Tech meetups, code camps, and hackathons are a great way to do this. Often, as developers, we’re tied into a particular technology or task at our day jobs, and there just isn’t time to try the new tools and technologies that we’re interested in. Hackathons can fill the void. In September I spent a week in Vermont, spending the first Saturday at the Vermont Code camp, and the following Friday-Saturday at the Vermont Hackathon. The Hackathon was a 24 hour event using the MyWebGrocer(MWG) API any way you wanted to. And the various groups used that API in many different ways, including web sites, mobile apps, games, and even a power shell shopping utility! As the groups were presenting, there seemed to be a good number that were stepping outside of their comfort zone and working with some technology that they weren’t already comfortable with. I think this is great.

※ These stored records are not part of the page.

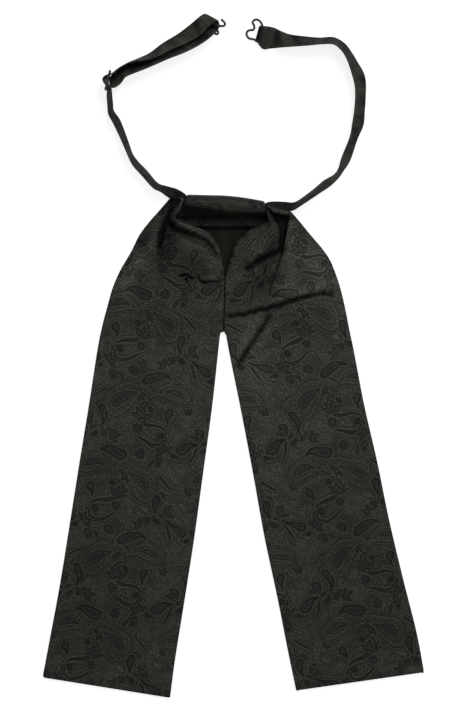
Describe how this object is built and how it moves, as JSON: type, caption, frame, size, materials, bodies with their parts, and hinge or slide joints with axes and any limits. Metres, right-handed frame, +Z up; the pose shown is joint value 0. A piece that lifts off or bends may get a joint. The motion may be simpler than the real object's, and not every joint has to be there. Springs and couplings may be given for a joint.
{
  "type": "puff tie",
  "caption": "Wide-tailed puff tie laid flat: two pleated tails on a rolled neck fold, with a narrow neckband closed by a slider, a wire hook and an eye.",
  "frame": {"origin": "on the surface the tie lies on, under the middle of the neck roll", "axes": "+Z up from the surface, +Y from the tails to the neck opening, +X to the side of the eye"},
  "size_m": [0.2852, 0.5122, 0.0199],
  "materials": {
    "jacquard": "black satin jacquard with a tone-on-tone paisley",
    "lining": "plain black satin",
    "band": "black satin folded to a narrow band",
    "black_wire": "black enamelled wire"
  },
  "bodies": {
    "root": {"left_tail": "jacquard", "right_tail": "jacquard", "neck_roll": "jacquard", "centre_panel": "lining", "right_band": "band", "left_band": "band", "slider": "black_wire", "hook": "black_wire", "eye": "black_wire"}
  },
  "joints": []
}
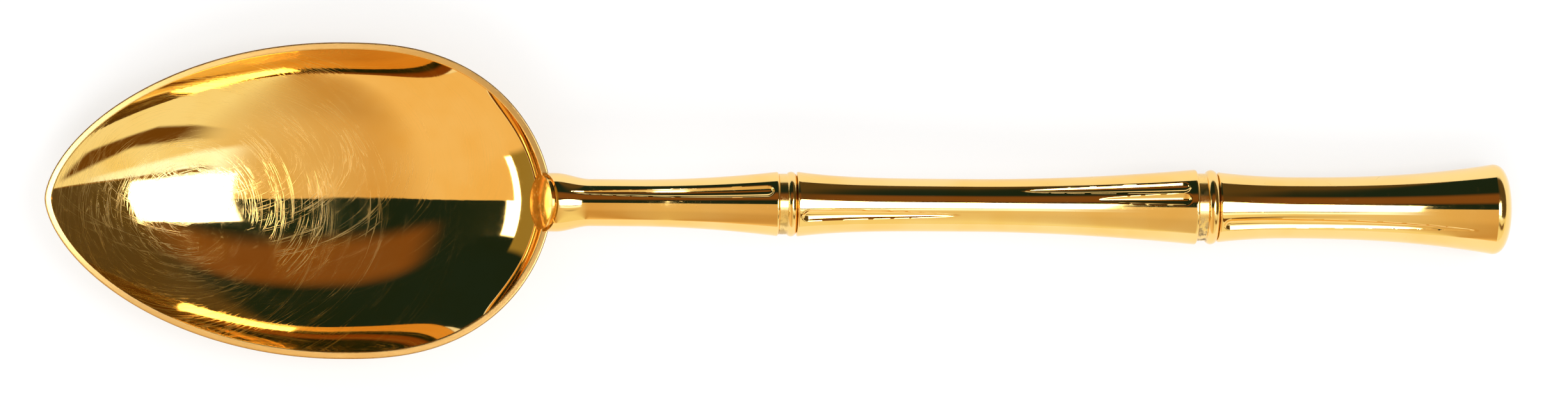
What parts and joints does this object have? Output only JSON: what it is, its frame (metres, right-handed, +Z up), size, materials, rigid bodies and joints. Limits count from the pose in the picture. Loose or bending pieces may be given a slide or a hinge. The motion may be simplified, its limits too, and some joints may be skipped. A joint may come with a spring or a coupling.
{
  "type": "teaspoon",
  "caption": "Teaspoon with an egg-shaped bowl and a round bamboo-shaped handle, polished gold finish, for stirring and serving.",
  "frame": {"origin": "on the table, under the middle of the spoon's length and width", "axes": "+X from the bowl's tip to the handle's butt, +Z up out of the bowl"},
  "size_m": [0.1499, 0.0322, 0.0129],
  "materials": {
    "bowl_gold": "gold plated, mirror polished, finely scratched",
    "handle_gold": "gold plated, mirror polished",
    "ring_gold": "gold plated, polished, dark residue in the grooves",
    "rod_gold": "gold plated, polished"
  },
  "bodies": {
    "root": {"bowl": "bowl_gold", "tang_rod": "rod_gold", "neck_internode": "handle_gold", "first_node_ring": "ring_gold", "middle_internode": "handle_gold", "second_node_ring": "ring_gold", "grip_internode": "handle_gold", "butt_cap": "ring_gold"}
  },
  "joints": []
}
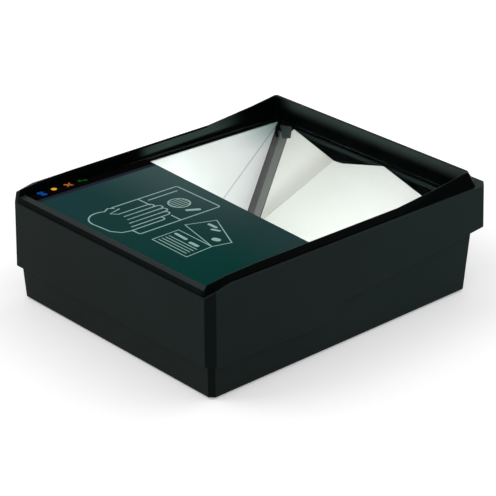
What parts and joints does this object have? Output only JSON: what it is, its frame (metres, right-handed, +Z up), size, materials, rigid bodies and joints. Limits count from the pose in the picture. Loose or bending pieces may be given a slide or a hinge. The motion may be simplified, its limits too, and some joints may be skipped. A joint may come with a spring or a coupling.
{
  "type": "passport reader",
  "caption": "Low desktop box with a glass reading window in a raised rim, a printed panel with status lights, and a light box, mirror and camera inside.",
  "frame": {"origin": "on the table, under the middle of the case", "axes": "+Z up, +Y from the front edge with the printed panel to the raised rear edge, +X to the right seen from the front"},
  "size_m": [0.154, 0.1884, 0.0658],
  "materials": {
    "case_black": "fine matt grain",
    "bezel_black": "satin",
    "rubber_black": "matt",
    "clear_glass": "polished",
    "smoked_film": "smooth",
    "teal_film": "fine grain",
    "light_guide": "clear",
    "green_board": "solder mask",
    "white_plastic": "matt white",
    "cream_plastic": "matt",
    "grey_plastic": "satin",
    "black_plastic": "matt",
    "mirror_glass": "polished",
    "light_bar": "board with warm lights",
    "dark_steel": "black coated",
    "bright_steel": "plated",
    "lens_glass": "coated",
    "bare_aluminium": "extruded",
    "grey_ribbon": "flat cable",
    "button_grey": "satin"
  },
  "bodies": {
    "case": {"antenna_board": "green_board", "base_tray": "case_black", "bezel_frame": "bezel_black", "board_screw_1": "bright_steel", "board_screw_2": "bright_steel", "board_screw_3": "bright_steel", "board_screw_4": "bright_steel", "buzzer": "black_plastic", "camera_board": "green_board", "camera_bracket": "dark_steel", "camera_ribbon": "grey_ribbon", "camera_screw_1": "bright_steel", "camera_screw_2": "bright_steel", "case_screw_1": "dark_steel", "case_screw_2": "dark_steel", "case_screw_3": "dark_steel", "case_screw_4": "dark_steel", "corner_post": "grey_plastic", "cream_reflector": "cream_plastic", "floor_mirror": "mirror_glass", "floor_reflector": "white_plastic", "foot_1": "rubber_black", "foot_2": "rubber_black", "foot_3": "rubber_black", "foot_4": "rubber_black", "front_lens": "lens_glass", "front_reflector": "white_plastic", "glass_gasket": "rubber_black", "heat_sink": "bare_aluminium", "indicator_band": "smoked_film", "indicator_board": "green_board", "label_panel": "teal_film", "left_light_bar": "light_bar", "left_mirror_rail": "black_plastic", "left_reflector": "white_plastic", "lens_barrel": "dark_steel", "lens_ring": "dark_steel", "light_guide_1": "light_guide", "light_guide_2": "light_guide", "light_guide_3": "light_guide", "light_guide_4": "light_guide", "lock_plate": "dark_steel", "main_board": "green_board", "post_hook": "black_plastic", "power_socket": "black_plastic", "power_switch": "black_plastic", "processor": "black_plastic", "rear_board": "green_board", "rear_bracket": "black_plastic", "rear_ribbon": "grey_ribbon", "rear_screw_1": "bright_steel", "rear_screw_2": "bright_steel", "right_light_bar": "light_bar", "right_mirror_rail": "black_plastic", "right_reflector": "white_plastic", "top_cover": "case_black", "usb_socket": "bright_steel", "white_reflector": "white_plastic", "window_glass": "clear_glass"},
    "button": {"power_button": "button_grey"}
  },
  "joints": [
    {"name": "button_press", "type": "slide", "parent": "case", "child": "button", "axis": [0, -1, 0], "range_m": [0, 0.0015], "stiffness_N_per_m": 600, "springref_m": -0.0005}
  ]
}
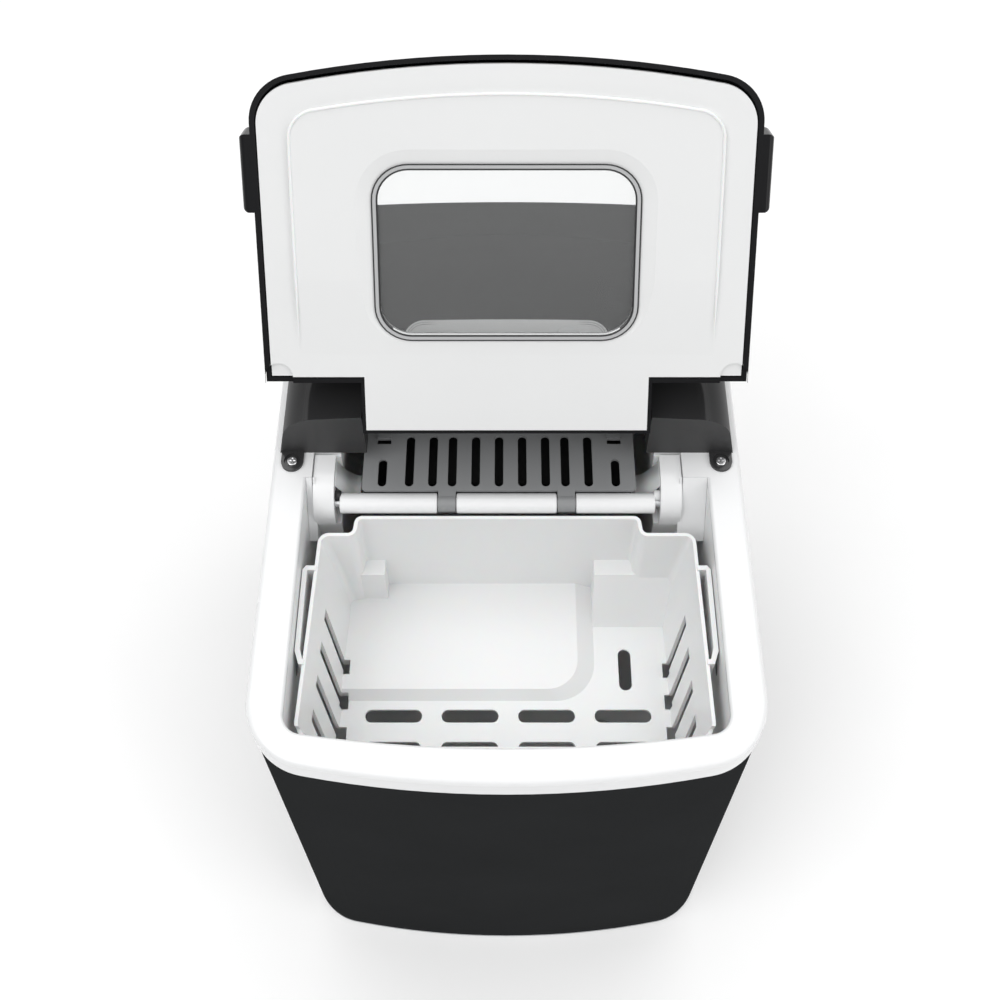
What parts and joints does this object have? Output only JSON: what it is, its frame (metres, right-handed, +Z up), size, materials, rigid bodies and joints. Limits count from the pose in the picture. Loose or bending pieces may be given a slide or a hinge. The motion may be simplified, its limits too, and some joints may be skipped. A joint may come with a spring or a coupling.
{
  "type": "countertop ice maker",
  "caption": "Countertop ice maker with a bowed dark shell, white collar, lift-out ice basket, tilting water tray and a hinged lid with a window, stored with its lid open.",
  "frame": {"origin": "middle of the footprint on the surface that the feet stand on", "axes": "+Z up, -Y towards the front, +X to the right seen from the front"},
  "size_m": [0.2276, 0.284, 0.4762],
  "materials": {
    "shell_paint": "satin dark grey",
    "white_abs": "smooth white",
    "black_abs": "glossy black",
    "black_matte": "fine matte black",
    "white_inner": "satin white",
    "smoke_plastic": "satin smoke grey",
    "label": "printed white film",
    "light_lens": "translucent",
    "clear_pane": "clear moulded pane",
    "grey_plastic": "satin grey",
    "foam": "foamed insulation",
    "zinc_steel": "zinc plated",
    "galvanised": "galvanised sheet",
    "screw_steel": "nickel plated",
    "nickel_copper": "nickel plated copper",
    "copper": "bare copper tube",
    "compressor_black": "black enamel",
    "aluminium": "plain fins and tube",
    "rubber": "matte",
    "hose": "translucent silicone",
    "board_green": "solder-masked laminate"
  },
  "bodies": {
    "housing": {"outer_shell": "shell_paint", "base_pan": "galvanised", "feet": "rubber", "top_collar": "white_abs", "tub": "white_inner", "tub_insulation": "foam", "rear_cover": "black_abs", "cover_screws": "screw_steel", "control_label": "label", "indicator_lights": "light_lens", "control_board": "board_green", "board_posts": "black_matte", "rear_panel": "black_matte", "rear_screws": "screw_steel", "cord_gland": "rubber", "cheek_left": "white_abs", "cheek_right": "white_abs", "tray_motor": "zinc_steel", "evaporator": "nickel_copper", "evaporator_carrier": "grey_plastic", "spout": "white_inner", "ice_sensors": "black_matte", "drain_fitting": "white_inner", "water_pump": "black_matte", "pump_hose": "hose", "pump_strainer": "grey_plastic", "compressor": "compressor_black", "compressor_mounts": "rubber", "compressor_bolts": "zinc_steel", "condenser": "aluminium", "fan_shroud": "black_matte", "fan_bracket": "zinc_steel", "fan_motor": "zinc_steel", "filter_drier": "copper", "suction_pipe": "copper", "discharge_pipe": "copper", "liquid_pipe": "copper", "capillary_tube": "copper", "hot_gas_valve": "zinc_steel", "hot_gas_pipe": "copper", "power_board": "board_green", "hinge_pins": "zinc_steel"},
    "lid": {"lid_shell": "black_abs", "lid_inner_panel": "white_inner", "window_ring": "grey_plastic", "lid_window": "clear_pane", "hinge_bushes": "grey_plastic"},
    "basket": {"ice_basket": "white_inner"},
    "tray": {"water_tray": "smoke_plastic", "tray_bar": "white_abs", "tray_pins": "zinc_steel"},
    "shovel": {"ice_shovel": "smoke_plastic"},
    "fan": {"fan_blade": "black_matte"},
    "power_key": {"power_button": "white_abs"},
    "drain_stopper": {"drain_plug": "rubber"}
  },
  "joints": [
    {"name": "lid_hinge", "type": "hinge", "parent": "housing", "child": "lid", "pos_m": [0, 0.0299, 0.32], "axis": [-1, 0, 0], "range_deg": [-122.3, 0]},
    {"name": "basket_lift", "type": "slide", "parent": "housing", "child": "basket", "axis": [0, 0, 1], "range_m": [0, 0.1]},
    {"name": "tray_tilt", "type": "hinge", "parent": "housing", "child": "tray", "pos_m": [0, -0.0065, 0.28], "axis": [1, 0, 0], "range_deg": [-40, 0]},
    {"name": "shovel_swing", "type": "hinge", "parent": "housing", "child": "shovel", "pos_m": [0, -0.0065, 0.28], "axis": [1, 0, 0], "range_deg": [-24, 0]},
    {"name": "fan_spin", "type": "hinge", "parent": "housing", "child": "fan", "pos_m": [0.054, 0.0932, 0.058], "axis": [0, 1, 0], "continuous": true},
    {"name": "power_press", "type": "slide", "parent": "housing", "child": "power_key", "axis": [0, 0, -1], "range_m": [0, 0.001], "stiffness_N_per_m": 400},
    {"name": "drain_pull", "type": "slide", "parent": "housing", "child": "drain_stopper", "axis": [-1, 0, 0], "range_m": [0, 0.012]}
  ],
  "couplings": [
    {"joint": "shovel_swing", "follows": "tray_tilt", "ratio": 0.6}
  ]
}
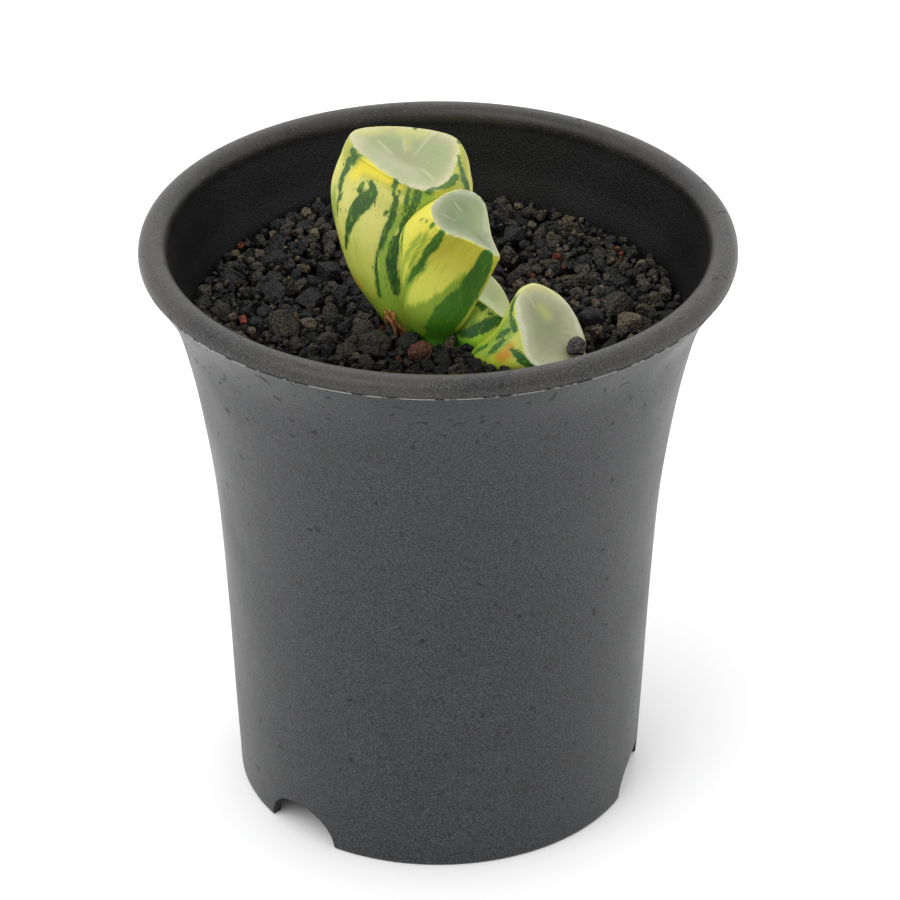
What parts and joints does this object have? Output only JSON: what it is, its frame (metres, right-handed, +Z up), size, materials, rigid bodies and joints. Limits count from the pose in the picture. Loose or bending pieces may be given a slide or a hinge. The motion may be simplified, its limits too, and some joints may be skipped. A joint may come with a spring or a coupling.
{
  "type": "potted haworthia",
  "caption": "Small variegated window-leaf succulent planted in dark lava grit, in a deep flared plastic pot with a rolled lip, an arched foot ring and a pierced raised floor.",
  "frame": {"origin": "centre of the pot's foot ring, on the surface that it stands on", "axes": "+Z up along the pot's axis; -Y towards the side that the plant faces; +X to the right seen from there"},
  "size_m": [0.075, 0.075, 0.0889],
  "materials": {
    "pot_plastic": "charcoal-black moulded polypropylene, finely textured, with the lip darker than the flare",
    "lava_grit": "porous black and brown-grey volcanic grit, matte and slightly damp",
    "grey_pebble": "porous grey-brown lava, matte",
    "red_lava": "porous red-brown scoria, matte",
    "leaf_skin": null,
    "dry_sheath": "dry papery leaf base, tan and fibrous",
    "stem_skin": null
  },
  "bodies": {
    "root": {"pot": "pot_plastic", "grit": "lava_grit", "pebble_grey": "grey_pebble", "pebble_side": "grey_pebble", "pebble_red": "red_lava", "leaf_tall": "leaf_skin", "leaf_front": "leaf_skin", "leaf_small": "leaf_skin", "leaf_low": "leaf_skin", "dry_sheath": "dry_sheath", "stem_and_roots": "stem_skin"}
  },
  "joints": []
}
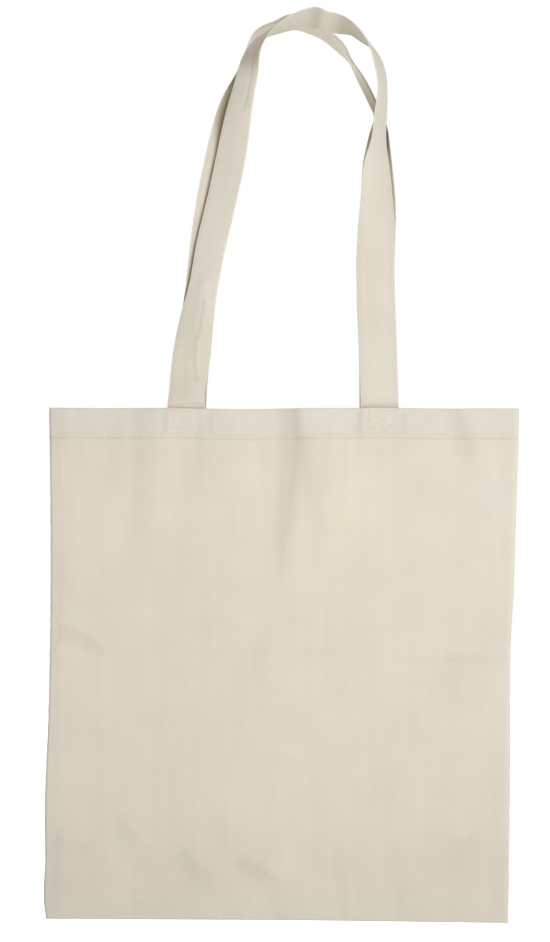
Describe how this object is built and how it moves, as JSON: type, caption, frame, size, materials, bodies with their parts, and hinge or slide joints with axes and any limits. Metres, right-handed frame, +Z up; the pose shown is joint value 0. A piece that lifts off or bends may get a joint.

Our team, Amazaboston, also chose to step out of our comfort zone, but not too far. Our team of 3, Joan, Bill, and I, chose to create a mobile, HTML5 application, targeted at the iPad. We used a mash up of product data from the MWG API, data from GoodGuide.com, and the unacceptable ingredients list from Whole Foods to give users a shopping list application that lets them easily choose to include or exclude products that are “healthy, green and socially responsible” (Ref.).
Our app is intended to help users filter out products from their shopping lists that they don’t want to consider for various reasons, including:
- The product contains an ingredient I can’t or don’t want to use (because of allergies, special diets, or I just never want to have that ingredient (like high fructose corn syrup))
- The product is produced in a manner that I don’t condone. (producers are not paid enough, child labor is used, etc.)
- The product, its production, or the company that produces it is not ‘green’.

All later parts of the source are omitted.